Pompeo understands that in the midst of good feeling there is a tendency to look away from bad behavior, to excuse or rationalize autocratic probing for weakness and irresolution. Democracies often sacrifice both their principles and their interests in order to perpetuate abstract, meaningless, consequence-free diplomatic processes. If the Trump administration is to produce a different outcome than the Clinton, Bush, or Obama administrations, it must relax its posture only when North Korea provides tangible reasons to do so.

So you go to Beijing. Why? Because North Korea is but a part of a much larger puzzle: China's rise to great power status.

Some might argue for going easy on Kim in order to free up resources to deal with China's military, cultural, political, and economic challenge to American power. This gets it backward. Want to see results in North Korea? Resist Chinese hegemony. By opening up the space for strategic decision-making and pressuring China at several points at once, you make it more likely Xi Jinping will exert influence over his vassal. Just so we back off.

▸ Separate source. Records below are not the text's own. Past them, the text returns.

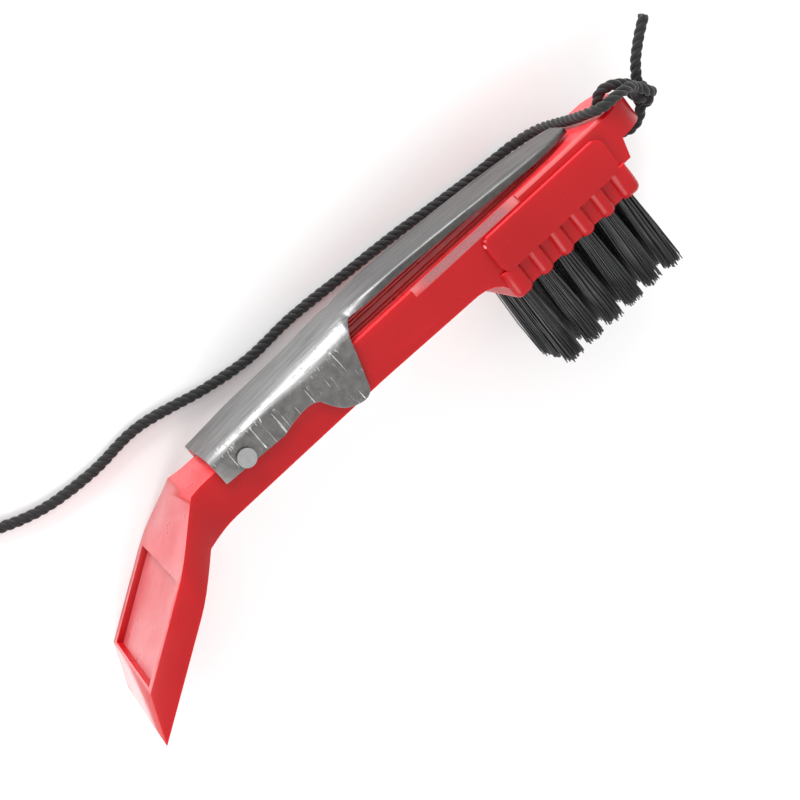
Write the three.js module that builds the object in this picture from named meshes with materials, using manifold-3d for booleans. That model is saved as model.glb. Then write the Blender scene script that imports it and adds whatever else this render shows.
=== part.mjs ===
// Club groove brush: a red moulded bar with a nylon brush block at one end and a
// bent scraper handle at the other, and a sprung sheet-steel clip on its back.
//
// Millimetres. The brush lies on its far side:
//   X  along the bar, from the handle to the head
//   Y  towards the clip (the bristles point along -Y)
//   Z  up, across the width of the bar
// The part is drawn about the corner where the handle bends away from the bar, and
// the whole group is then shifted so that the origin is the bottom centre of its box.

import * as THREE from 'three';
import { mergeVertices } from 'three/addons/utils/BufferGeometryUtils.js';
import Module from 'manifold-3d';

const wasm = await Module();
wasm.setup();

// ---------------------------------------------------------------- dimensions

const GAP = 0.3;                        // clearance between separate pieces

// bar
const BAR_HALF = 8.25;                  // half the width
const BACK = 5.0;                       // height of the flat back face
const BEND = [-7.4, -3.1];              // outer corner of the bend
const FRONT_FLAT = 33.0;                // the front edge is straight up to here
const FRONT_END = [55.0, -3.65];        // from here it curves down to the skirt
const NOSE_X = 99.0;                    // end of the nose beyond the block
const NOSE_FRONT = -0.4;                // underside of the nose
const NOSE_STEP = 3.6;                  // the bar inside the block is this much deeper
const NOSE_ROUND = 6.0;                 // corner radius of the nose seen from the back
const WIDE_BEVEL = { size: 1.35, x: [46.5, 71.0] };     // sloping edges of the back
const FINE_BEVEL = { size: 0.6, x: [70.0, 100.0] };
const RIB_Z = [2.0, 4.1, 6.2];          // fine ribs along each half of the back
const RIB_SIZE = [0.45, 0.2];           // across, high
const RIB_SPAN = [14.0, 80.0];

// handle
const HANDLE_TIP = [-34.1, -20.9];      // the scraping edge
const HANDLE_THICK = 4.9;
const CHISEL_LENGTH = 7.8;              // length of the slanted end face
const HANDLE_HALF = 17.0;
const FLARE = [-16.0, -0.5];            // the handle widens between these stations
const RECESS_DEPTH = 1.2;
const RECESS_BORDER = 2.2;
const RECESS_END = 0.7;                 // rim between the recess and the end face
const RECESS_LENGTH = 17.0;

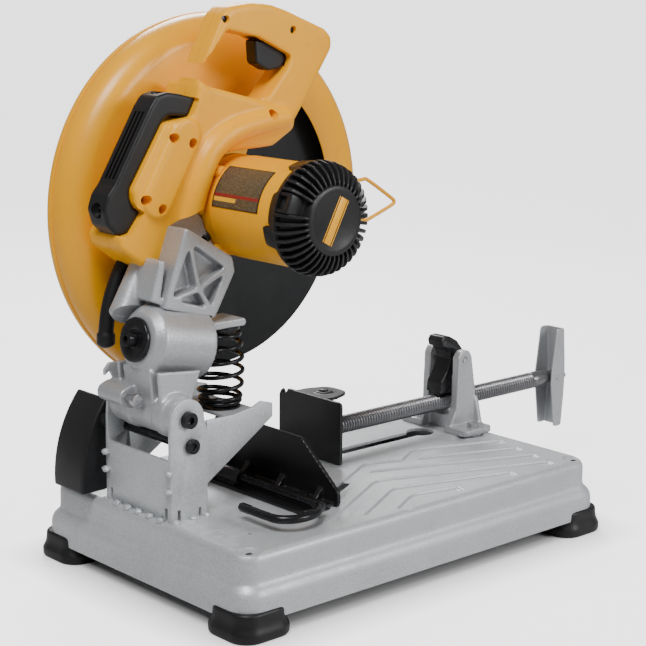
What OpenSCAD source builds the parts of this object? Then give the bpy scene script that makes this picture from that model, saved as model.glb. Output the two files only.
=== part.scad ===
// Abrasive chop saw: stamped base with a quick vise, and a cutting head on a
// rear pivot. Millimetres, +Z up. The origin is on the bench under the middle
// of the base; the operator stands at -Y, the pivot is at +Y, the wheel at +X.

/* [Base] */
// Width of the base across X
base_w = 334; // [330:1:338]
// Length of the base along Y
base_l = 508; // [504:1:512]
// Height of the table top above the bench
table_z = 81; // [81:1:81]
// Sheet thickness of the stamped base
sheet = 3; // [2.5:0.5:3]
// Height of the skirt's lower rim above the bench
rim_z = 18; // [17:1:19]

/* [Wheel and guard] */
// Radius of the cutting wheel
wheel_r = 177.5; // [170:0.5:178]
// Thickness of the cutting wheel
wheel_t = 2.8; // [2.4:0.2:2.8]
// Outer radius of the fixed guard
guard_r = 201; // [201:0.5:203]

/* [Motor] */
// Outer radius of the motor housing
motor_r = 52; // [51:0.5:52]
// Outer radius of the vented end cap
cap_r = 57; // [56:0.5:58]

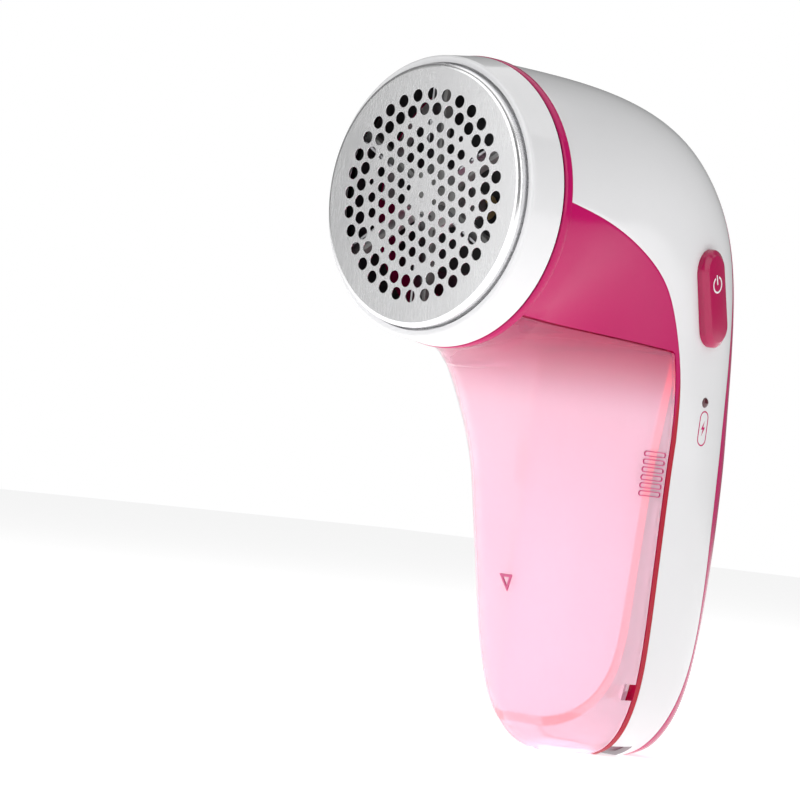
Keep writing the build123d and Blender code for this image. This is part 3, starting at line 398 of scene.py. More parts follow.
white_plastic = gloss_plastic("white_plastic", (0.80, 0.80, 0.81), (0.77, 0.77, 0.78))
even = np.linspace(0, KNOTS[-1], 240)        # places of the mesh rows, from head to base
top_line = np.linspace(0, KNOTS[-1], 4000)
over_top = form(top_line, np.zeros((len(top_line), 1)))[:, 0]
COVER_START = top_line[(over_top[:, 1] > cover_edge(over_top[:, 2])).argmax()]
near_start = COVER_START + np.array([-0.6, -0.2, 0.0, 0.03, 0.12, 0.3, 0.6, 1.0])
shell_places = np.sort(np.concatenate([even, near_start]))
body_shell = half_shell(
    "body_shell", shell_places,
    crossing(shell_places, lambda y, z: y - cover_edge(z) + SEAM),
    crossing(shell_places, lambda y, z: y - front_edge(z)),
    56, WALL)
room = stadium(BUTTON_L + TRAVEL + 2 * GAP, BUTTON_W + 2 * GAP)
STEM_L, STEM_W = 6.0, 3.0
stem_slot = stadium(STEM_L + TRAVEL + 2 * GAP, STEM_W + 2 * GAP)
LAMP_Y, LAMP_Z, LAMP_BORE = 73.8, -35.6, 2.3
INLET_W, INLET_DEPTH, INLET_H = 21.4, 7.0, 11.8


def lamp_outline(x):
    """The lamp's round hole at a distance from the middle of the shaver."""
    bore = stadium(LAMP_BORE, LAMP_BORE - 0.001)
    return place(np.column_stack([np.full(len(bore), x), bore[:, 0] + LAMP_Y, bore[:, 1] + LAMP_Z]))


carve(
    body_shell,
    lofted("pocket", [on_button(room, h, TRAVEL / 2) for h in (-POCKET_DEPTH, 6)], False),
    lofted("stem_slot", [on_button(stem_slot, h, TRAVEL / 2) for h in (-6, 0)], False),
    lofted("lamp_hole", [lamp_outline(x) for x in (10, 30)], False),
    box_cutter(
        (-INLET_W / 2, BODY_FRONT_Y - 2, BASE_Z - 2),
        (INLET_W / 2, BODY_FRONT_Y + INLET_DEPTH, BASE_Z + INLET_H)))
body_shell.data.set_sharp_from_angle(angle=np.radians(40))
dress(body_shell, white_plastic, "housing", "white_shell", "main_shell")

# ---- Back cover ------------------------------------------------------------------------
# Magenta ABS plate down the whole back, screwed to the front moulding from behind the bin.
# The seam runs just round the corner of the handle, so a thin line of it shows from the side.

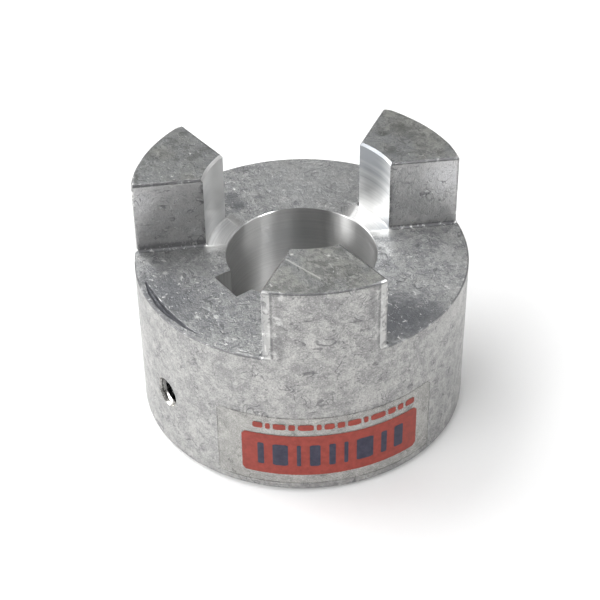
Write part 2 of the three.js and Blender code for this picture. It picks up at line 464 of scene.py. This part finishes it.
def cast_aluminium():
    """Tumbled casting. Beside the jaws the facing cut has skimmed it, so it turns into faced metal there."""
    material, shader = new_material("cast_aluminium", 0.42, 1.0)
    g = CastGraph(material)
    g.put(shader.inputs["Base Color"], edges_wear_and_painted_light(g, marks_and_painted_light(g, cast_skin(g))))

    rough = g.total(g.remap(g.tone, 0.35, 0.65, 0.47, 0.36), g.product(g.foot_shade, 0.3),
                    g.product(g.flank, -0.09), g.product(g.gouge, 0.25), g.product(g.edge, 0.22))
    g.put(shader.inputs["Roughness"], g.mixed(g.skim, rough, 0.30))
    g.turned_grain(shader, g.product(g.skim, 0.9))
    relief = g.total(g.product(g.grain, 0.4), g.product(g.mottle, 0.8), g.product(g.grit, 0.2),
                     g.product(g.scuffs, -0.12), g.product(g.dark_fibres, -0.12))
    relief = g.product(relief, g.rest_of(g.math("POWER", g.skim, 0.5)))
    g.put(shader.inputs["Normal"], g.bump(relief, 0.4, 0.0004))
    return material


# -----------------------------------------------------------------------------
# The other materials
# -----------------------------------------------------------------------------
# Painted shade on turned metal, darker places that stand in for dark reflections, as (x, y, z, reach,
# strength)
FACED_PAINTED_SHADE = ((-4, 24.2, 61.2, 17.2, 0.85), (-22.5, -9.5, 44, 8, 0.35), (6.2, 23.2, 42.9, 7.5, 0.75),
             (-17.2, -17.5, 47.5, 6.5, 0.4), (-17.2, -17.5, 55.5, 6.5, 0.3))
BORED_PAINTED_SHADE = ((-16.8, 9, 34, 12.5, 0.38),)


def turned_aluminium(name, along_z, roughness, grooved, tint, painted_shade):
    """Lathe-cut metal with fine rings, which repeat along Z in the bore and outwards on a face."""
    material, shader = new_material(name, roughness, 1.0)
    g = Graph(material)
    _, _, height = g.split(g.place)
    run = height if along_z else g.radius()
    rings = g.noise(1.0, 4, 0.7, g.along(g.product(run, 5200)))
    broad = g.noise(1.0, 2, 0.5, g.along(g.product(run, 900 if along_z else 2400)))
    darker, lighter = (tint * 0.88, tint * 0.88, tint * 0.87), (tint * 1.1, tint * 1.1, tint * 1.09)
    base = g.shade(g.remap(rings, 0.3, 0.7), darker, lighter)
    base = g.paint(base, (tint * 0.7,) * 3, g.remap(broad, 0.35, 0.65, 0.0, 0.2 if along_z else 0.7))
    patchy_noise = g.noise(1.0, 3, 0.6, g.along(g.product(g.total(height, run), 700)))
    # Painted shade: darker places standing in for dark reflections
    for *place, reach, strength in painted_shade:
        base = g.paint(base, (0.15, 0.163, 0.18), g.near(place, reach, patchy_noise), strength)
    g.put(shader.inputs["Base Color"], base)
    g.put(shader.inputs["Roughness"], g.remap(broad, 0.3, 0.7, roughness - 0.03, roughness + 0.05))
    g.turned_grain(shader, grooved)
    g.put(shader.inputs["Normal"], g.bump(rings, 0.12, 0.00004))
    return material


def broached_aluminium():
    """The keyway's metal, with fine lines along Z."""
    material, shader = new_material("broached_aluminium", 0.34, 1.0)
    g = Graph(material)
    lines = g.noise(1500, 3, 0.6, g.stretch((1, 1, 0.03)))
    base = g.shade(g.remap(lines, 0.3, 0.7), (0.50, 0.50, 0.495), (0.60, 0.60, 0.595))
    g.put(shader.inputs["Base Color"], base)
    g.put(shader.inputs["Roughness"], g.remap(lines, 0.3, 0.7, 0.3, 0.4))
    g.put(shader.inputs["Normal"], g.bump(lines, 0.15, 0.00005))
    return material


def tapped_aluminium():
    """Thread-cut metal, painted dark inside as shade in the hole and painted bright low in the mouth as a
    glint.
    """
    material, shader = new_material("tapped_aluminium", 0.3, 1.0)
    g = Graph(material)
    patchy_noise = g.noise(900, 3, 0.6)
    # Painted shade inside the hole
    inside = g.shade(g.remap(patchy_noise, 0.3, 0.7), (0.06, 0.06, 0.065), (0.20, 0.197, 0.19))
    # Painted highlight low in the mouth, where the glint shows
    mouth = g.shade(g.remap(patchy_noise, 0.35, 0.65), (0.62, 0.60, 0.57), (0.90, 0.89, 0.86))
    _, _, height = g.split(g.place)
    hole_z = SCREW_Z * MM
    glint_low_in_mouth = g.product(g.remap(g.radius(), WALL_R - 0.00165, WALL_R - 0.00105),
                      g.remap(height, hole_z - 0.0030, hole_z - 0.0012, 1.0, 0.35))
    g.put(shader.inputs["Base Color"], g.blend(glint_low_in_mouth, inside, mouth))
    g.put(shader.inputs["Roughness"], g.remap(patchy_noise, 0.3, 0.7, 0.2, 0.32))
    g.put(shader.inputs["Normal"], g.bump(patchy_noise, 0.1, 0.00005))
    return material


def black_oxide_steel():
    """Nearly black steel, rubbed lighter on the thread's crests."""
    material, shader = new_material("black_oxide_steel", 0.38, 1.0)
    g = Graph(material)
    stain = g.noise(700, 4, 0.6)
    base = g.shade(g.remap(stain, 0.3, 0.7), (0.035, 0.036, 0.04), (0.085, 0.086, 0.09))
    base = g.paint(base, (0.32, 0.31, 0.3), g.attribute("edge"), 0.6)
    g.put(shader.inputs["Base Color"], base)
    g.put(shader.inputs["Roughness"], g.remap(stain, 0.3, 0.7, 0.3, 0.48))
    g.put(shader.inputs["Normal"], g.bump(stain, 0.1, 0.00005))
    return material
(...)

Indeed, China is worried that North Korea may cut its own deal with the United States and, like Vietnam and Laos, become a one-party state that nevertheless balances against the Middle Kingdom.

Let's increase Xi's blood pressure a little. There are plenty of options. For starters, kill the defense sequester. In addition to conducting freedom of navigation operations, penalize China for militarizing islands in the South China Sea. Levy tariffs. Sell the F-35 to Taiwan. Warn the region that, if negotiations with Kim fail, America may be forced to reintroduce the tactical nuclear missiles that were removed from the Korean peninsula in 1991.

Will China protest, and U.S. doves cry? Of course they will. But remember they did exactly the same thing last year—until maximum pressure forced China to act. And North Korea sang a different tune.